The suspect, Donald Woods, later turned himself in.
Orr was known for being a “protector of all” with many family members relying on him for help, protection and care, his daughter said.
This tendency traces back to when Orr served in Vietnam for 18 months. At one point, Orr and two other soldiers were stuck in a minefield with gunfire coming from both sides. But Orr got them all out safely, which Stephanie Orr said made her “so proud.”
She didn’t hear this story until years later, when one of the men located Orr and caught up with him.
The shooting death of her dad does not change how she feels about gun violence, she said.
“I’m not anti-gun; however, I feel like gun laws should be strict in the sense that when it comes to career criminals or people that have violent pasts, violent histories, they should be held at a higher extent of the law,” she said. “At no time would I ever pull a weapon out if my life was not put in jeopardy.”
Life was on the upswing
Michael Henley didn’t have it easy growing up.

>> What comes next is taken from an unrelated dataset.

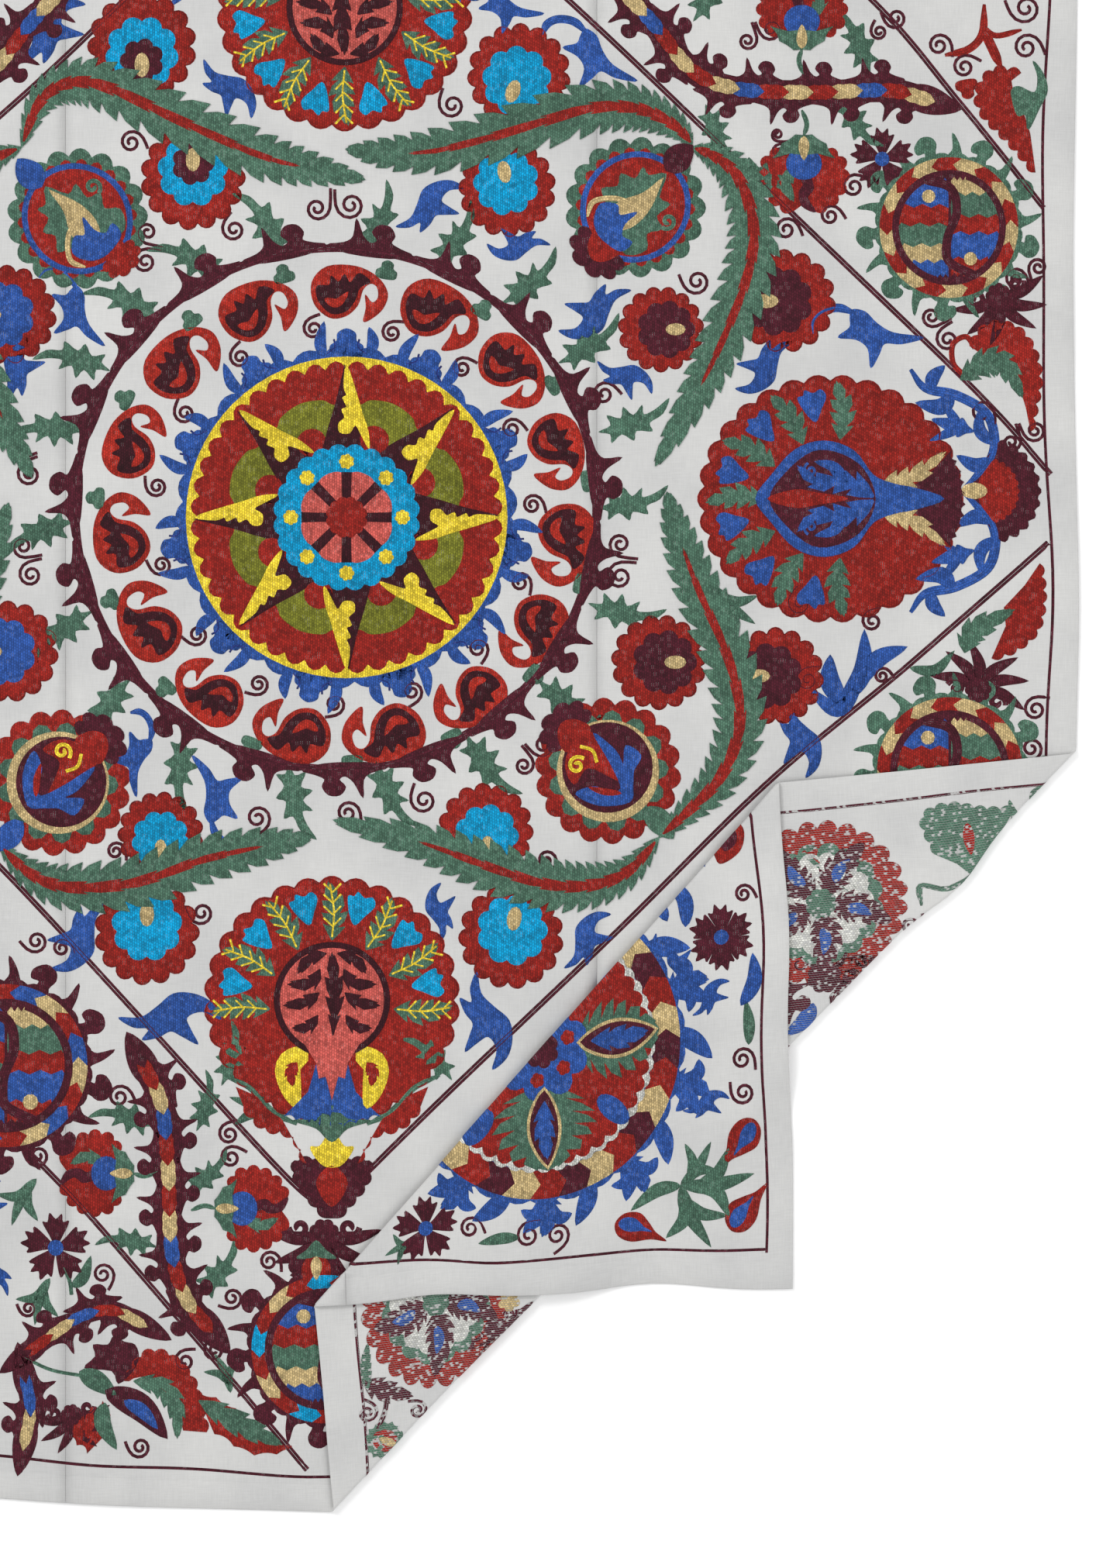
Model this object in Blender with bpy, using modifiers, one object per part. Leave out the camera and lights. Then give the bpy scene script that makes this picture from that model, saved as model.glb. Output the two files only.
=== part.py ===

He came from “The Bluff,” an area on the west side that became infamous for its high crime rate, his sister Essie Parker said. On top of that, Henley was mixed race — his father was black and his mother was white — a trait Parker said didn’t help their situation.
But the 40-year-old was able to “finally get out of there,” settle down and have five kids, Parker said. Henley worked as a club promoter, a job he enjoyed because of the money he made, his sister said.
Life seemed on the upswing for Henley — until he was found slumped over the steering wheel of a car on July 22 in south Atlanta. He had been shot multiple times through the window.
He was the 45th homicide victim in Atlanta of 2017.
“I’m just hurt. I just wish I could see my brother again.” Parker said.
Henley’s kids range in age from 2 to 17.
“His oldest daughter, it’s very hard for her right now because they were very close,” she said. “His oldest son … has to realize that he’s about to be the man of the house. He’s taking that very hard.”
The death is especially hard for Henley and Parker’s mother.
“My brother was her first child, that was her only son. I didn’t even know how to tell her that he was gone,” Parker said.
A week and a half after Henley’s death, police were still investigating, and his family was left looking for answers. Parker even took matters into her own hands, walking around the neighborhood and interviewing residents who might have information about her brother’s shooting.
Henley’s death hardened Parker’s stance on gun violence, after her brother became the latest victim in the city.
“I really wish they would get rid of guns, man. I think guns get into the wrong people’s hands, and they’re cowards, because a real man would fight with his hands and not a gun,” she said. “It’s senseless.”